WATCHHAIKUS
Haiku · 060
Ulysse Nardin · Freak

The Door Everyone Else Walked Through

In 2001 Ulysse Nardin did something no serious house had dared. It made a watch with no hands, no dial, no crown — the entire movement rotating as the display, a mechanism turned inside out and worn on the wrist. The Freak. It was not a complication added to a watch. It was a watch that argued the whole form could be reinvented.

And it worked. The Freak opened a door, and through it came everyone. Urwerk and their wandering hours. MB&F and their horological machines. Richard Mille and his exploded architecture. De Bethune, the Zenith Defy, a decade of skeletonised radicalism from houses that would never admit the debt. The entire category of twenty-first-century avant-garde horology exists in the room the Freak unlocked.

But Ulysse Nardin didn’t join the movement.

The Freak was a soul-keeper — the one watch that told you what Ulysse Nardin truly was. Fearless. Radical. Willing to throw away three centuries of convention to prove a point. But a soul-keeper only works if it stays pure — if it remains the fixed point the brand can always return to. Ulysse Nardin diluted its own. It turned the most conceptually radical watch of its generation into a product line — a Freak for every taste and price, gem-set versions, endless variants, the manifesto sold by the carat.

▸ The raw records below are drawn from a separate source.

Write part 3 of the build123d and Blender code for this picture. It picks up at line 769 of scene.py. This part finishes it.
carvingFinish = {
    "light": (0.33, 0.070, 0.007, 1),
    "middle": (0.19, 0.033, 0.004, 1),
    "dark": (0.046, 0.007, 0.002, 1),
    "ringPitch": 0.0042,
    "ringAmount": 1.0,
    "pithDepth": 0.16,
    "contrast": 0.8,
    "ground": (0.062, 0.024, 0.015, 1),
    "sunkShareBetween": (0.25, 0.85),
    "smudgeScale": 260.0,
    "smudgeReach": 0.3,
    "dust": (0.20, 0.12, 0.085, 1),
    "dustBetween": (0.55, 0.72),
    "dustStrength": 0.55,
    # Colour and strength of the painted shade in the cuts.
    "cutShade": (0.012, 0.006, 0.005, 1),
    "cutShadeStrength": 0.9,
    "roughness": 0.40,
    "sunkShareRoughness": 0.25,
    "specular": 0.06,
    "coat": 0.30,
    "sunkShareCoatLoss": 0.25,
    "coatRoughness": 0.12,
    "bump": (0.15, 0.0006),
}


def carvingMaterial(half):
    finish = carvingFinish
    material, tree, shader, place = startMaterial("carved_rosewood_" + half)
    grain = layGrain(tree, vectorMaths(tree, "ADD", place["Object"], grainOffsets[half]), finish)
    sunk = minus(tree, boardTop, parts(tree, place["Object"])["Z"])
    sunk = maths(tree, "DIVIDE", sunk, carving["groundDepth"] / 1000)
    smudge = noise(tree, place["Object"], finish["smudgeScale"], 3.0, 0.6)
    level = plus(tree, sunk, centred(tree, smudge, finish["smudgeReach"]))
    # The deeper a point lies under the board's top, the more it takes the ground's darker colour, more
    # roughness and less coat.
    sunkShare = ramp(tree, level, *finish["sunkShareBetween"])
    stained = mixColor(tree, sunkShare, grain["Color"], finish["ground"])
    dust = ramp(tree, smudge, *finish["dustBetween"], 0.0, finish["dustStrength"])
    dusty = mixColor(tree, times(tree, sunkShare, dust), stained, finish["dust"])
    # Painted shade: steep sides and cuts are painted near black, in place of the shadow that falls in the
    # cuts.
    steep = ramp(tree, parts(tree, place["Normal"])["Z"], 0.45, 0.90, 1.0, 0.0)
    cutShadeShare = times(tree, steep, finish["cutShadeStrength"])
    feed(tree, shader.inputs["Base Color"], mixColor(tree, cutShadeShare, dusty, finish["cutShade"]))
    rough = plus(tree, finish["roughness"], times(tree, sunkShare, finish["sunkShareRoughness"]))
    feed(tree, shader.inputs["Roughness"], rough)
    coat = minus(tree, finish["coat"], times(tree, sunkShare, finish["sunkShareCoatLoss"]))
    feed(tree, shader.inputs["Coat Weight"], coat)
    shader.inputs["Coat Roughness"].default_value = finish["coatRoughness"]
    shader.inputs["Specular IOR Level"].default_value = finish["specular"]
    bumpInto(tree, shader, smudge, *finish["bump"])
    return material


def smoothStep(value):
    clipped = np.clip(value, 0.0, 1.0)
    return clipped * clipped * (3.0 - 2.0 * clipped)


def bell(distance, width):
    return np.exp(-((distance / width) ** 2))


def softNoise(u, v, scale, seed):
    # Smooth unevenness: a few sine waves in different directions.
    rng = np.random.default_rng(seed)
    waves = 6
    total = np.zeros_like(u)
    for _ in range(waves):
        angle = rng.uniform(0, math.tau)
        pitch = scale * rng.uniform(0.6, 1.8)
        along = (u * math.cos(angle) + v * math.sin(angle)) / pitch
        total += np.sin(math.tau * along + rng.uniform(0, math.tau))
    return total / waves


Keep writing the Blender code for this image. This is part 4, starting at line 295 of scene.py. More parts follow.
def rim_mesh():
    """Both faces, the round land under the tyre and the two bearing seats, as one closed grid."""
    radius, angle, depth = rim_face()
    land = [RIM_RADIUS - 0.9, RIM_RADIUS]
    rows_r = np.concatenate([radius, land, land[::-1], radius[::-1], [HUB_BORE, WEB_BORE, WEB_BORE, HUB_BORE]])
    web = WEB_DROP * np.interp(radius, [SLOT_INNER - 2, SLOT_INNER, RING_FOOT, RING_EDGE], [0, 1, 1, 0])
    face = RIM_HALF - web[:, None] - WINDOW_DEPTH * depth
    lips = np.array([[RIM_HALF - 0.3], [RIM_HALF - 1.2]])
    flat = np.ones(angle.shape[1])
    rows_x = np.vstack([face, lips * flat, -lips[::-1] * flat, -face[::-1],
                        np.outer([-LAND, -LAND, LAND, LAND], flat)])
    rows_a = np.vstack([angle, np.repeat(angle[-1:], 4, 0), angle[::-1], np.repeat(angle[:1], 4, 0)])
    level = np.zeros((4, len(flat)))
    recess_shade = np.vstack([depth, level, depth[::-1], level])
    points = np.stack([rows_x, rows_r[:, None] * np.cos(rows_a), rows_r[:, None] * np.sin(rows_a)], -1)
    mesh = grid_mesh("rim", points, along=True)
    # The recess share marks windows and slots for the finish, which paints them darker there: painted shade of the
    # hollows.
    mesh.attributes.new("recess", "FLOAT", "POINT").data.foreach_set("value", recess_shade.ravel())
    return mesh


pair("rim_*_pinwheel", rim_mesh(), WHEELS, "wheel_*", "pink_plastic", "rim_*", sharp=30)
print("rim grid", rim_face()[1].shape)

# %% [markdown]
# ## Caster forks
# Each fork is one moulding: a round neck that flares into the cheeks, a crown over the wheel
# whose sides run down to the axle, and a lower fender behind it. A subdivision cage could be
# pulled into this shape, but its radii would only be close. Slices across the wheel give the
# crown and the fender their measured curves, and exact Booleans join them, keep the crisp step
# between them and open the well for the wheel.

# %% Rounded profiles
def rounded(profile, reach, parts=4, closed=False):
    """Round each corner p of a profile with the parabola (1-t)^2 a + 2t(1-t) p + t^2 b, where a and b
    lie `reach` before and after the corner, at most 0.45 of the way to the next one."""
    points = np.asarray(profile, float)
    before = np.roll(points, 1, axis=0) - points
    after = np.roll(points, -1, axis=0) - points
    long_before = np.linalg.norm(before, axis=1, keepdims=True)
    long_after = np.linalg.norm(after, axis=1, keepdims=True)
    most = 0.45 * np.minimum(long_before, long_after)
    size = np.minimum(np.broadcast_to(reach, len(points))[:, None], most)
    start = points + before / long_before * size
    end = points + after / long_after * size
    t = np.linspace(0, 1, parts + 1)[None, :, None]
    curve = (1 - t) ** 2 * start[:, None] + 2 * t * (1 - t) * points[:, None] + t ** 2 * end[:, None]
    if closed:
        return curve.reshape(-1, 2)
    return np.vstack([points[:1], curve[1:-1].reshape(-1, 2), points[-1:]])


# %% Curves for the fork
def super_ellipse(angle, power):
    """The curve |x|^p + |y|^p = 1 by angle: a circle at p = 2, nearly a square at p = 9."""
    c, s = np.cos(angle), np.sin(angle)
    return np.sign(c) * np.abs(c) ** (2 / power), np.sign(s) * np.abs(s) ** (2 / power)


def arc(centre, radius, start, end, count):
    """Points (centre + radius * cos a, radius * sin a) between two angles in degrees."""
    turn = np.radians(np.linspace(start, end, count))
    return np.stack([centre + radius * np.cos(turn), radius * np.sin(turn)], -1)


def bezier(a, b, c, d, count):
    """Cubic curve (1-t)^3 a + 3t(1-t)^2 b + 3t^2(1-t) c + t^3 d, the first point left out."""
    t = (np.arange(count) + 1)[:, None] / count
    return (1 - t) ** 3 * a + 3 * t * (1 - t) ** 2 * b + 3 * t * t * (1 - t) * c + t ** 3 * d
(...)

And beneath that, the failure the great houses never make: it never settled what it was. The avant-garde lab? The heritage marine house? The accessible dive brand? It reached for all four and secured none. Richard Mille decided, with total conviction, that it was one thing and only that thing, and built an empire on the certainty. Ulysse Nardin had the more original mind and none of the discipline.